Thekla Hammond, "Me - Invisible Doubt," 2013, oil on canvas, 67 x 77".

 

Continuing through October 26, 2013


The mixed-media works of Cheryl Calleri and the oil paintings of Thekla Hammond, together exhibited under the unifying title "Coalesce," complement each other well enough. But the two artists went beyond that level of dialogue and coalesced — or, more prosaically, collaborated — on a joint project, a video installation, "Co-Motion," with music by Armando Mafulo. It's in the downstairs gallery, but consider going there first. This collage of fleeting black and white images, exploring “the poetry of motion,” features what appears to be solarized live film footage of dances, marathons, and microbial life. Projected onto a scrim of panels, the video is set to a propulsive beat that sets the tone for the silent but immersive works back upstairs in the main gallery.

 

Calleri shows two bodies of work. Eight paintings made between 1977 and 2000, present organic forms superimposed on layers of silk. These form dazzling cryptobotanical organisms that seem to have been caught and preserved in amniotic fluids, glass slide mounts or CT scan models ("Black Neuron," "Mossy," "Green Ghost").

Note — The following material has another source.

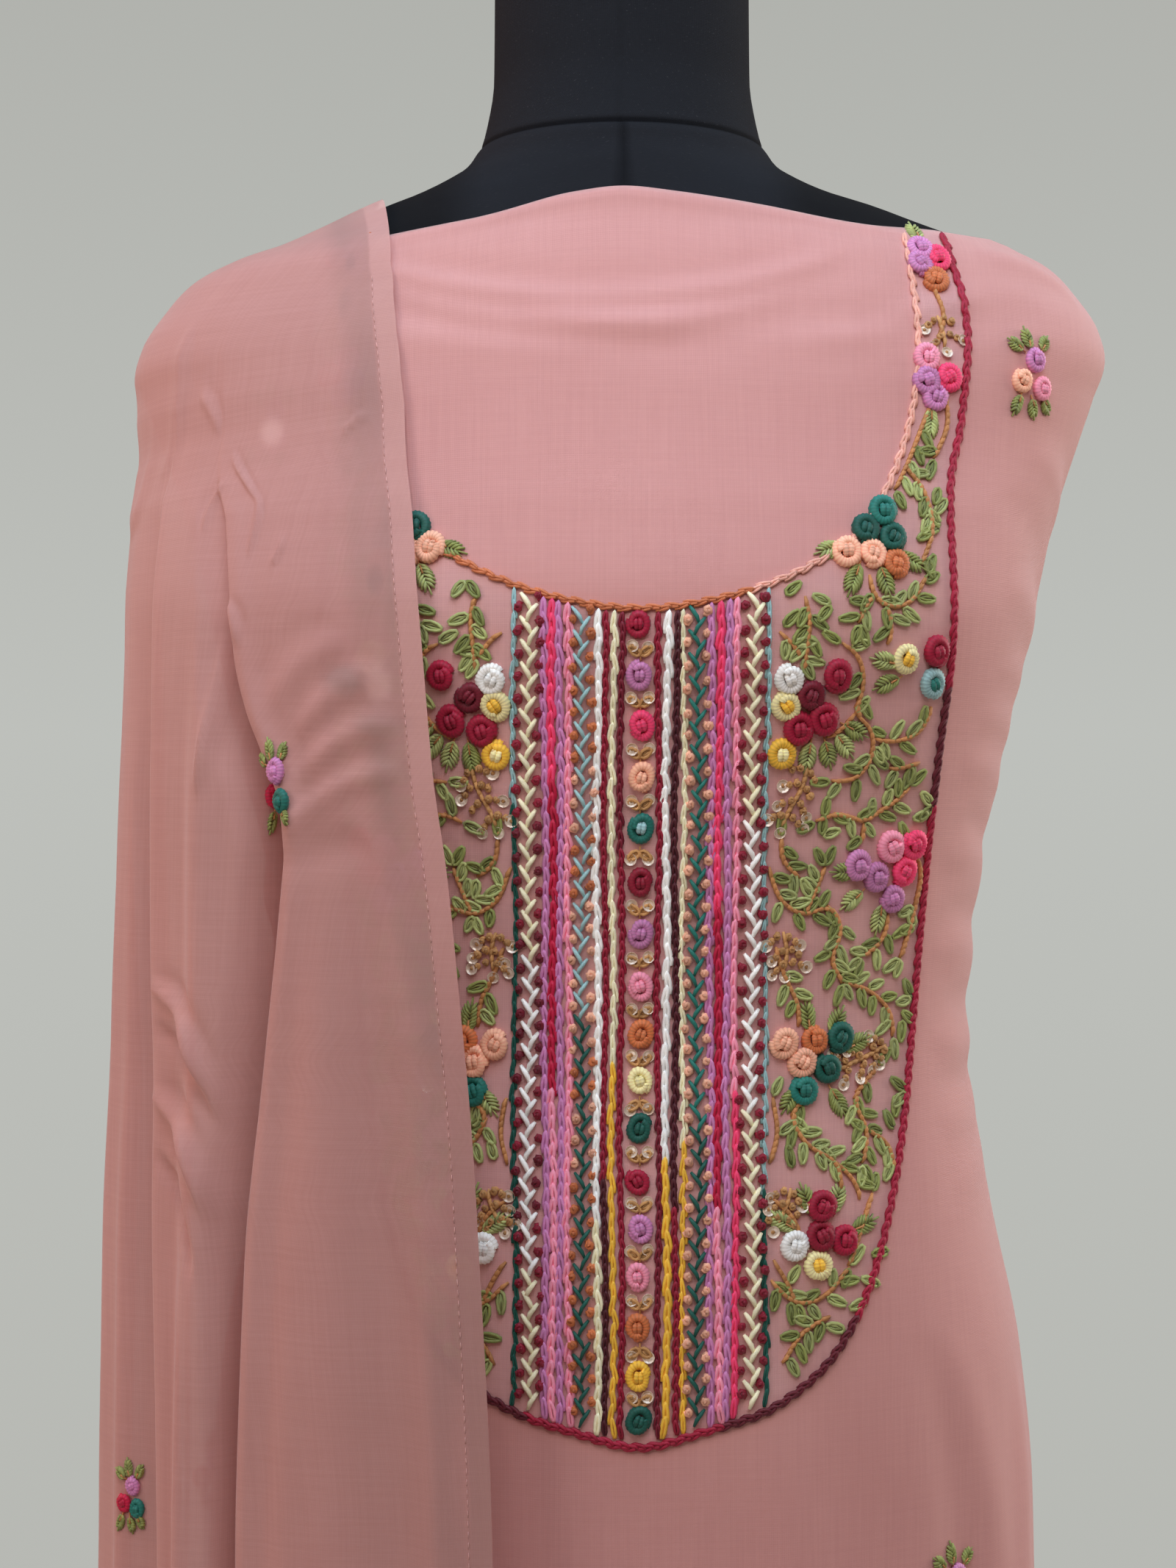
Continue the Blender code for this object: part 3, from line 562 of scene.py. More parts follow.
KAMEEZ_BACK_STRAINS = (
    Strain(-130, 1.346, -215, 1.352, 0.10, 0.0060, 0.0008),
    Strain(-122, 1.330, -196, 1.338, 0.11, 0.0080, -0.0005),
    Strain(-150, 1.322, -238, 1.326, 0.10, 0.0070, 0.0007),
    Strain(-115, 1.300, -170, 1.290, 0.06, 0.0100, 0.0006),
    Strain(-190, 1.300, -245, 1.300, 0.05, 0.0090, -0.0005),
    Strain(-101, 1.252, -138, 1.205, 0.08, 0.0090, 0.0016),
    Strain(-259, 1.246, -224, 1.196, -0.08, 0.0085, 0.0017),
    Strain(-100, 1.160, -136, 1.146, 0.05, 0.0080, 0.0019),
    Strain(-100, 1.132, -132, 1.110, 0.05, 0.0075, -0.0017),
    Strain(-99, 1.100, -141, 1.082, 0.04, 0.0085, 0.0025),
    Strain(-100, 1.070, -133, 1.060, 0.02, 0.0070, -0.0019),
    Strain(-100, 1.042, -144, 1.038, -0.02, 0.0085, 0.0028),
    Strain(-101, 1.012, -134, 1.016, -0.04, 0.0070, -0.0018),
    Strain(-100, 0.988, -139, 1.002, -0.05, 0.0090, 0.0022),
    Strain(-260, 1.164, -226, 1.142, -0.05, 0.0080, 0.0020),
    Strain(-260, 1.128, -229, 1.112, -0.04, 0.0075, -0.0017),
    Strain(-260, 1.106, -219, 1.078, -0.05, 0.0085, 0.0026),
    Strain(-260, 1.064, -228, 1.056, -0.02, 0.0070, -0.0019),
    Strain(-260, 1.046, -216, 1.034, -0.02, 0.0090, 0.0026),
    Strain(-259, 1.008, -226, 1.014, 0.04, 0.0075, -0.0018),
    Strain(-260, 0.982, -221, 0.998, 0.05, 0.0090, 0.0020),
    Strain(-171, 1.170, -166, 0.960, 0.03, 0.0140, -0.0030),
    Strain(-192, 1.150, -198, 0.940, -0.03, 0.0130, -0.0026),
    Strain(-134, 0.900, -130, 0.560, 0.02, 0.0120, 0.0034),
    Strain(-165, 0.880, -163, 0.530, 0.02, 0.0130, -0.0032),
    Strain(-199, 0.890, -202, 0.540, -0.02, 0.0120, 0.0030),
    Strain(-227, 0.870, -229, 0.500, -0.02, 0.0110, -0.0034),
    Strain(-142, 0.600, -139, 0.345, 0.02, 0.0090, -0.0034),
    Strain(-173, 0.580, -171, 0.345, 0.02, 0.0090, 0.0032),
    Strain(-206, 0.560, -208, 0.345, -0.02, 0.0090, -0.0030),
)


def fold_depth(folds, turn, z, hem):
    """How far the large folds lift the cloth; each begins at one level and is full at another."""
    total = 0.0 * turn
    for fold in folds:
        share = np.clip((fold.begins - z) / (fold.begins - hem), 0.0, 1.0)
        off = (turn - mix(fold.top_turn, fold.hem_turn, share)) / fold.half_width
        swell = np.cos(np.clip(off, -1, 1) * math.pi / 2) ** 2
        total = total + fold.depth * swell * (1 - ramp(z, fold.full, fold.begins))
    return total


def strain_height(strains, turn, z, degree):
    """How far the strains lift the cloth, each soft at its ends and with a lower lip along one side."""
    total = 0.0 * turn
    for strain in strains:
        start = np.array([strain.turn * degree, strain.z])
        line = np.array([strain.to_turn * degree, strain.to_z]) - start
        length = np.hypot(*line)
        along_x, along_z = line / length
        dx, dz = turn * degree - start[0], z - start[1]
        share = (dx * along_x + dz * along_z) / length
        off = dz * along_x - dx * along_z - strain.bow * length * 4 * share * (1 - share)
        ends = np.clip(1 - (2 * share - 1) ** 4, 0, 1) * (np.abs(2 * share - 1) < 1)
        width = strain.width * (0.6 + 0.4 * ends)
        rise = bell(off / width) - 0.35 * bell((off - 1.9 * width) / width)
        total = total + strain.height * ends * rise
    return total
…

A second series of new work consists of six digital prints of mixed-media sculptures constructed expressly to be photographed is titled "Gathering Symmetry." Her work may be modestly sized, but it is extremely suggestive and poetic, infused with a sense of the cosmic contained within the microcosm. Her energizing interest in neurology all but injects this teeming but entropic world into our skulls.

 

Hammond’s seven oil paintings depict psychic or emotional states in a painterly, non-narrative mode. Their appearance is abstract, with color and texture sumptuously interwoven — until you notice the faintly adumbrated human contours emerging from the matrix, like evaporating water ‘shadows’ by a sunlit swimming pool. These mist-swathed, silent standing figures ("Me-Invisible Boundaries," "Me-Invisible Mortality," "Me-Invisible Doubt") are reminiscent of Alberto Giacometti and Nathan Oliveira and, in terms of the merger of woman with landscape (and earth), the installation photographs of Ana Mendieta. Some are transected at midpoint by trios of horizontal lines suggestive of the magical and mythic. They strike a balance between affecting universal archetypes and unrevealed ambiguity.